Elsewhere on the album is "Two Hearts, One Love" by Byron Hill, and "Pickin' Up Strangers," released on Johnny Lee's Lookin' for Love album, and "The Stranger" (a story song in the vein of Rogers' previous hits such as "The Gambler" and "Lucille"), "The Night Goes On" (a R&B influenced ballad).

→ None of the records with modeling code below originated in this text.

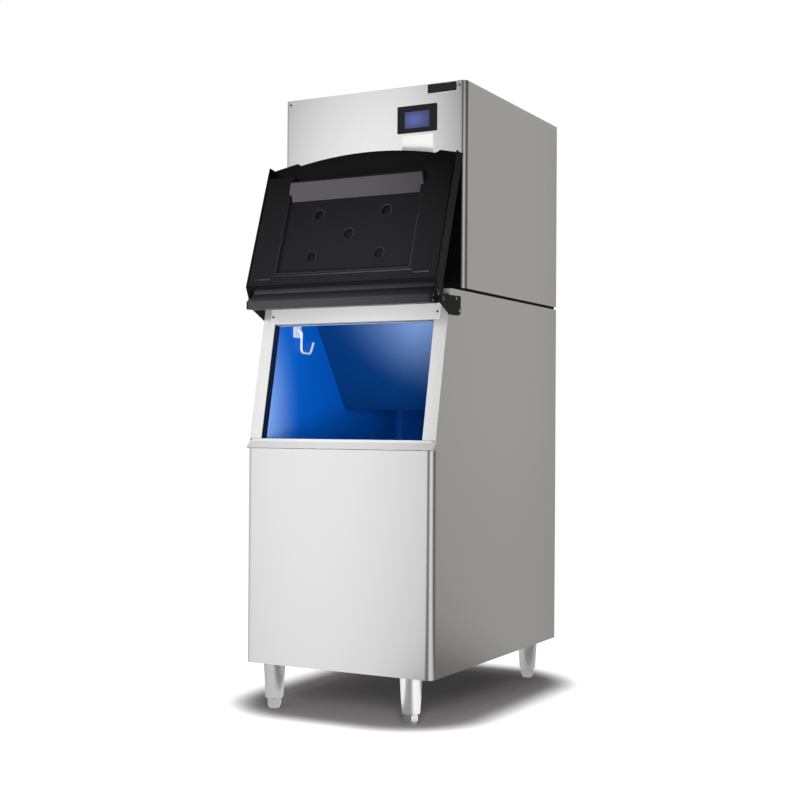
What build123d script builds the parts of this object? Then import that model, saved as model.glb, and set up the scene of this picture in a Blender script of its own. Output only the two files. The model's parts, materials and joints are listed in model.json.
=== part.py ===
"""Modular ice maker: a cube-making head on a sloped, lift-door storage bin with four levelling legs.

Frame: X to the right seen from the front, Y to the back, Z up, floor at Z = 0, millimetres.
The origin is on the floor under the middle of the bin. The door stands open, as it is kept while ice is scooped.
"""
import math
import os

from build123d import *

# Overall sizes
body_width = 560.0
bin_depth = 830.0
leg_height = 120.0
bin_height = 990.0
head_depth = 650.0
head_height = 548.0
head_gap = 8.0
sheet = 1.0

# Bin front: a vertical panel, a knee and a slope that carries the opening
front_panel_height = 575.0
knee_setback = 14.0
knee_rise = 17.6
slope_lean = 11.46
bin_corner_radius = 20.0
bin_return = 21.0
opening_half_width = 242.0
opening_low = 8.0
opening_high = 324.0
jamb_depth = 28.0
strip_width = 38.0
flange = 14.0

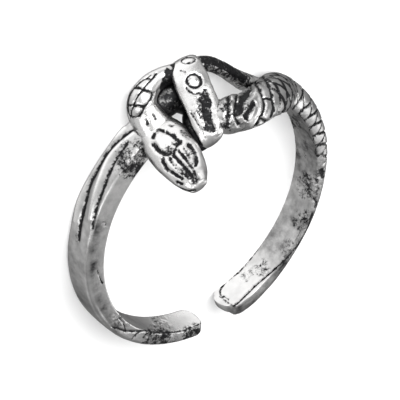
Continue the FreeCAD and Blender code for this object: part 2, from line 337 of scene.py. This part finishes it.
def lumps(P, scale, seed):
    """Smooth value noise, -1..1, on a lattice of the given size in mm."""
    rng = np.random.default_rng(seed)
    table = rng.uniform(-1, 1, 4096)
    q = P / scale
    i = np.floor(q).astype(np.int64)
    f = q - i
    f = f * f * (3 - 2 * f)
    out = 0
    for dx in (0, 1):
        for dy in (0, 1):
            for dz in (0, 1):
                k = ((i[:, 0] + dx) * 73856093 ^ (i[:, 1] + dy) * 19349663 ^ (i[:, 2] + dz) * 83492791) % 4096
                w = (f[:, 0] if dx else 1 - f[:, 0]) * (f[:, 1] if dy else 1 - f[:, 1]) * (f[:, 2] if dz else 1 - f[:, 2])
                out = out + w * table[k]
    return out


# ---------------------------------------------------------------- surfaces
def hermite(rows, step):
    """The strand's middle line, half widths and half thicknesses at even
    steps, the same curve as the casting's."""
    data = []
    for angle, radius, height, half_w, half_t in rows:
        a = math.radians(angle)
        data.append((radius * math.cos(a), radius * math.sin(a), height, half_w, half_t))
    data = np.array(data) * R
    gaps = np.linalg.norm(np.diff(data[:, :3], axis=0), axis=1)
    slopes = []
    for i in range(len(data)):
        lo, hi = max(i - 1, 0), min(i + 1, len(data) - 1)
        before, after = gaps[max(i - 1, 0)], gaps[min(i, len(gaps) - 1)]
        run_in, run_out = (data[i] - data[lo]) / before, (data[hi] - data[i]) / after
        if i == 0:
            run_in = run_out
        if i == len(data) - 1:
            run_out = run_in
        slopes.append((run_in * after + run_out * before) / (before + after))
    count = max(8, int(round(gaps.sum() / step)))
    ends = np.concatenate([[0], np.cumsum(gaps)])
    out = []
    for s in np.linspace(0, ends[-1], count + 1):
        i = min(int(np.searchsorted(ends, s, side="right")) - 1, len(gaps) - 1)
        u = (s - ends[i]) / gaps[i]
        out.append(((2 * u - 3) * u * u + 1) * data[i] + ((u - 2) * u + 1) * u * gaps[i] * slopes[i]
                   + (3 - 2 * u) * u * u * data[i + 1] + (u - 1) * u * u * gaps[i] * slopes[i + 1])
    return np.array(out)


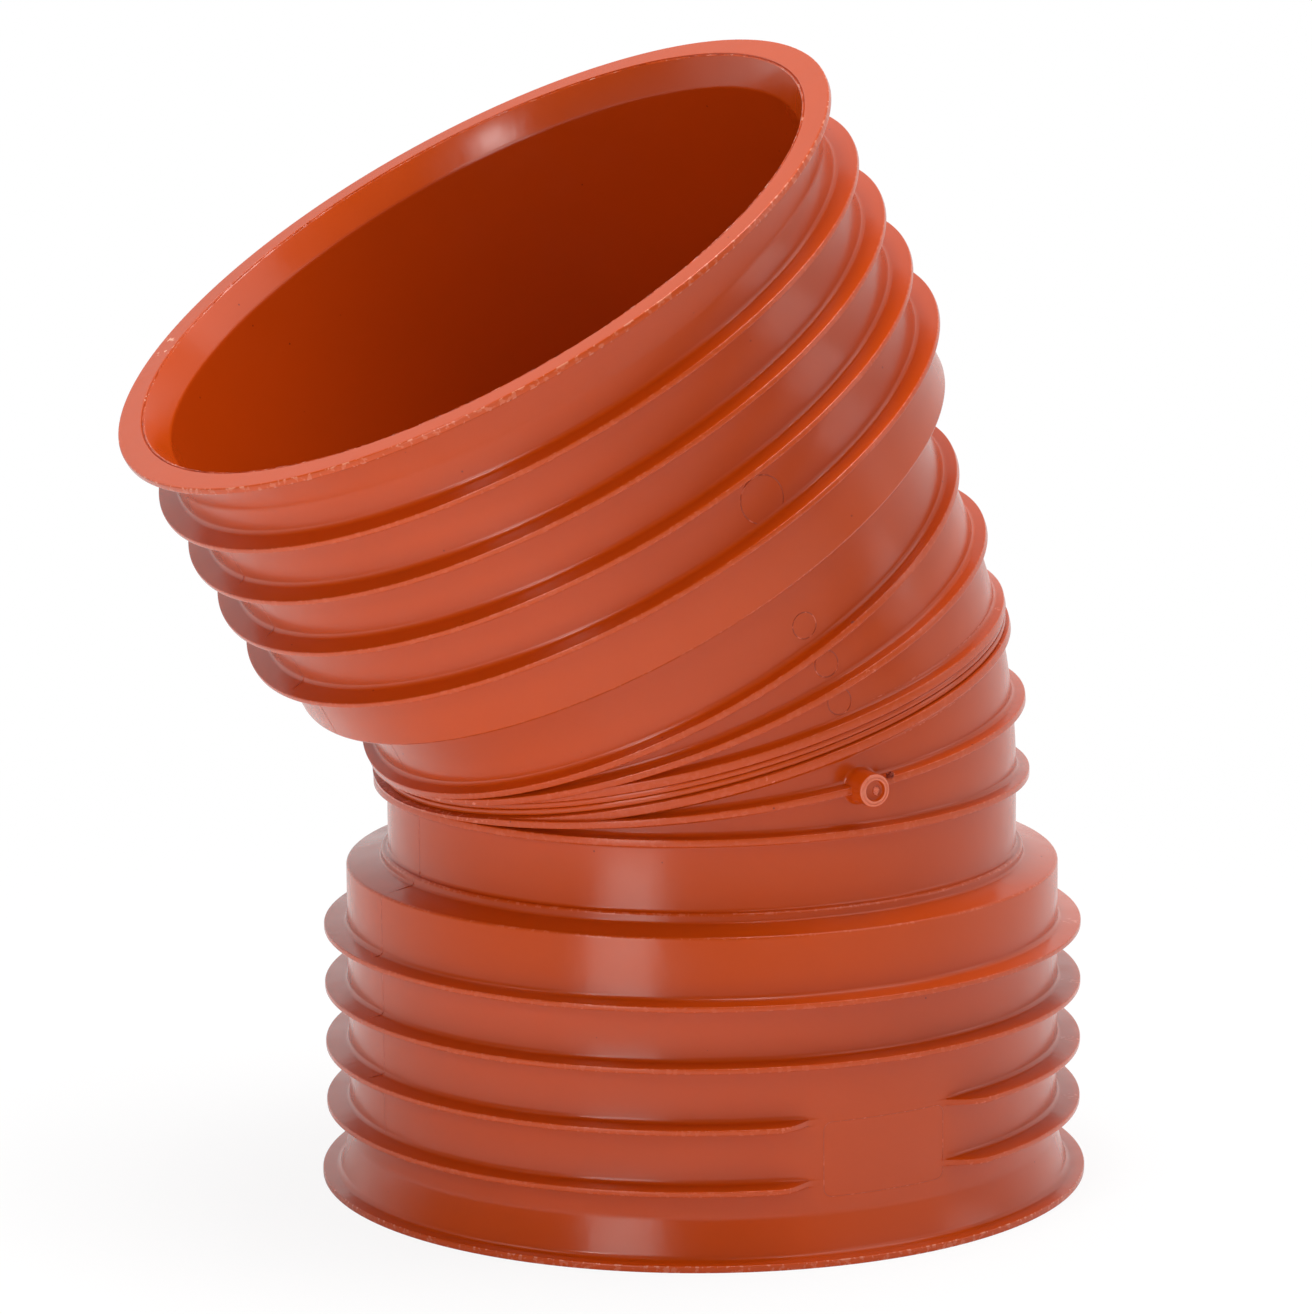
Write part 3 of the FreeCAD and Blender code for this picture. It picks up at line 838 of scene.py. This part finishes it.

This album continued Rogers' long Platinum streak, quickly selling over a million copies.

Professional ratings
Review scores
| Source | Rating |
| Allmusic | Star |

== Track listing ==

| No. | Title | Writer(s) | Length |
|---|---|---|---|
| 1. | "What About Me?" (with Kim Carnes and James Ingram) | Kenny Rogers, David Foster, Richard Marx | 4:23 |
| 2. | "The Night Goes On" | Paul Gordon, Tom Keane | 4:35 |
| 3. | "Dream Dancin'" | Laura Allan, Robbie Long | 4:25 |
| 4. | "Two Hearts One Love" | Mike Dekle, Byron Hill | 3:36 |
| 5. | "I Don't Want to Know Why" (with Cindy Fee) | Guy Thomas | 4:06 |
| 6. | "Didn't We?" | Graham Lyle, Troy Seals | 3:55 |
| 7. | "Somebody Took My Love" | Marx, David Pomeranz | 3:52 |
| 8. | "Crazy" | Rogers, Marx | 3:43 |
| 9. | "The Stranger" | Dolly Parton | 3:46 |
| 10. | "Heart to Heart" | Richard Feldman, Jimmy Scott | 3:42 |

== Personnel ==
- Kenny Rogers – lead vocals, backing vocals
- Erich Bulling – keyboards, synthesizer programming
- Jimmy Cox – keyboards
- David Foster – keyboards, arrangements
- John Hobbs – keyboards
- Tom Keane – keyboards
- Randy Kerber – keyboards
- Marcus Ryle – keyboards, synthesizer programming
- Dann Huff – guitars
- Paul Jackson Jr. – guitars
- Michael Landau – guitars
- Fred Tackett – guitars
- Kin Vassy – guitars, backing vocals
- Billy Joe Walker Jr. – guitars
- Dennis Belfield – bass
- Joe Chemay – bass
- Nathan East – bass
- Neil Stubenhaus – bass
- Ed Greene – drums
- John Robinson – drums
- Sheila E. – percussion
- Steve Forman – percussion
- Michael Temple – percussion
- Gary Herbig – saxophone
- Jeremy Lubbock – string arrangements and conductor (3, 5, 8)
- Kim Carnes – lead and backing vocals (1)
- James Ingram – lead and backing vocals (1)
- Kenny Cetera – backing vocals
- Cindy Fee – backing vocals, lead vocals (5)
- Portia Griffin – backing vocals
- Richard Marx – backing vocals
- Herb Pedersen – backing vocals
- Kenny Rogers II – backing vocals
- Terry Williams – backing vocals

== Production ==
- Kenny Rogers – producer (1, 3–6, 9, 10)
- David Foster – producer (1, 2, 7, 8)
- Humberto Gatica – engineer, mixing
- Steve Crimmel – additional engineer
- Reginald Dozier – additional engineer
- Mark Ettel – additional engineer
- Larry Ferguson – additional engineer
- Tom Fouce – additional engineer
- John Guess – additional engineer
- Paul Lani – additional engineer
- David Leonard – additional engineer
- Laura Livingston – additional engineer
- Stephen Shelton – additional engineer
- Wally Traugott – mastering at Capitol Mastering (Hollywood, California)
- Marge Meoli – A&R coordinator
- Debbie Caponetta – production assistant
- John Coulter – art direction
- Mario Casilli – photography
- Reid Miles – photography
- Ken Kragen – management

==Charts==

===Weekly charts===

| Chart (1984–1985) | Peak position |
|---|---|
| Australian Albums (Kent Music Report) | 30 |
| Canada Top Albums/CDs (RPM) | 26 |
| UK Albums (OCC) | 97 |
| US Billboard 200 | 31 |
| US Top Country Albums (Billboard) | 9 |

===Year-end charts===

| Chart (1985) | Position |
|---|---|
| US Top Country Albums (Billboard) | 32 |

==Further utilization==
The song "The Night Goes On" was used as a love theme for the Eden Capwell and Cruz Castillo characters on the Santa Barbara TV series.